CONCLUSION: The availability of snus, a less harmful alternative to smoking, appears to have had a positive impact (reduction) on the smoking rate. Offering acceptable alternatives to cigarettes is critical in reducing smoking prevalence.

This study got no media attention and was completely ignored by supposed anti-smoking campaigners. As usual.

Clive also says this about the prohibitionists' insistence that vaping activists are astro-turf groups:

You seem surprised to find there are people who get up and do something, and do it for nothing – you seem to assume someone must be paying if vapers do anything. I can see why you might think this: it rarely happens in your world or it is a distant memory from your more idealistic youth. There are no grass roots or unpaid individuals campaigning for the things you want in this field. You should think of these people more like the activist campaigners you know in drugs or HIV/AIDS. Many vapers are passionate about their experience: they have escaped the death trap of smoking – or are heading that way – and having feelings of pride, empowerment, agency and control, as well as immediate welfare and economic benefits, and a much better long term health prognosis. They want others to benefit from the experience and they really don’t want you to take it all away through clumsy or excessive regulation based on poor science, comprehensive misunderstanding or for ideological reasons. And they don’t want to be collateral damage in your war on Big Tobacco, which is of little relevance to them.

It is undeniable that public health rhetoric is jampacked with references to Big Tobacco, Big Alcohol and Big Food. See, for example, this speech from the Director of the WHO, or this speech (ostensibly about public health, but actually about 'transnational corporations'), or, indeed, the entire campaign for a soda tax in San Francisco.

Until quite recently, I assumed that the attempt to polarise every nanny state policy as being 'doctors versus industry' was a marketing ploy on the part of the prohibitionists. It plays well with the media and the dimwitted.
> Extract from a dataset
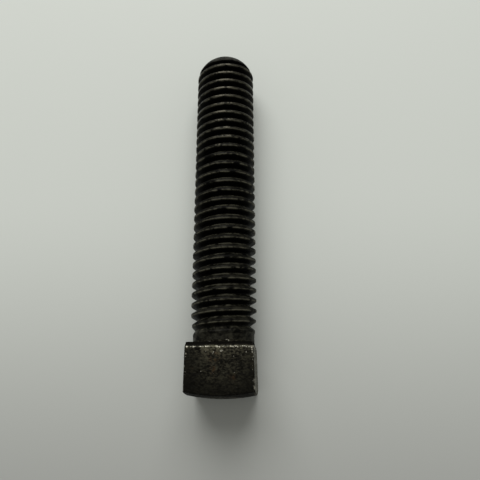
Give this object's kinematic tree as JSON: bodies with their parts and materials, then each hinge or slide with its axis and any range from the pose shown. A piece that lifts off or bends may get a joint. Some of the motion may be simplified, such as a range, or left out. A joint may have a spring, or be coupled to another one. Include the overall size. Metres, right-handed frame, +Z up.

I assumed that most of them—with the exception of some of the younger, more naive campaigners and some of the true nutters like Gerard Hastings—understood that millions of people sincerely disagree with them and that it was impossible that all these people could be working for industry.
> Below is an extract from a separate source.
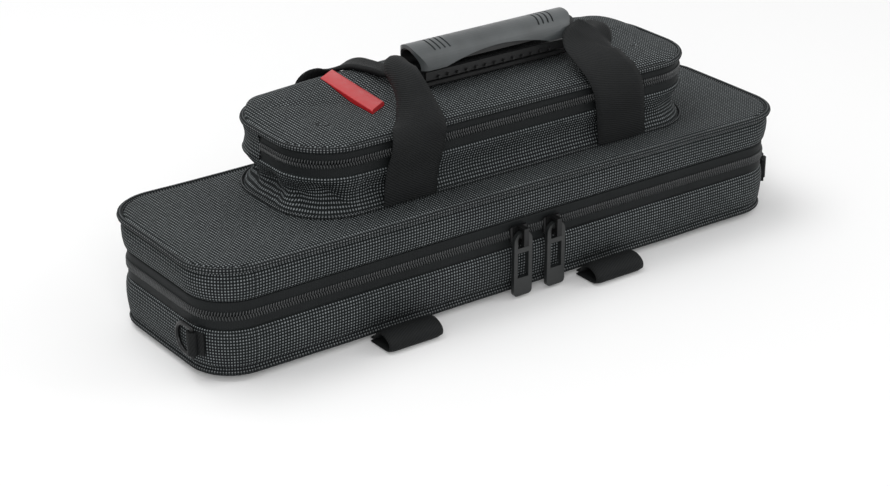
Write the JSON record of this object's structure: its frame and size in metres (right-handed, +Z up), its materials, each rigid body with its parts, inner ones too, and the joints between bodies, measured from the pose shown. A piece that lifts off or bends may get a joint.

The e-cigarette issue has made me change my mind. It seems that many - perhaps most - 'public health professionals' genuinely believe that ordinary vapers on Twitter are part of an astro-truf campaign that has been orchestrated by Big Tobacco. It blows the mind that there are educated people who could entertain such a paranoid world of make believe, but if they believe this then there can be no doubt that they also believe that all opposition to policies such as minimum pricing, smoking bans and soda taxes is 'astro-turfed'.

Part of this comes down to an extreme sense of self-righteousness, fostered by living in an echo chamber, that makes it difficult for zealots to see any point of view other than their own. Clive is too polite to mention one of the other reasons why 'public health' people are "surprised to find there are people who get up and do something, and do it for nothing", which is that they would never consider doing anything without being paid for it, preferably by the government. A grass roots, volunteer-run 'public health' group is an oxymoron.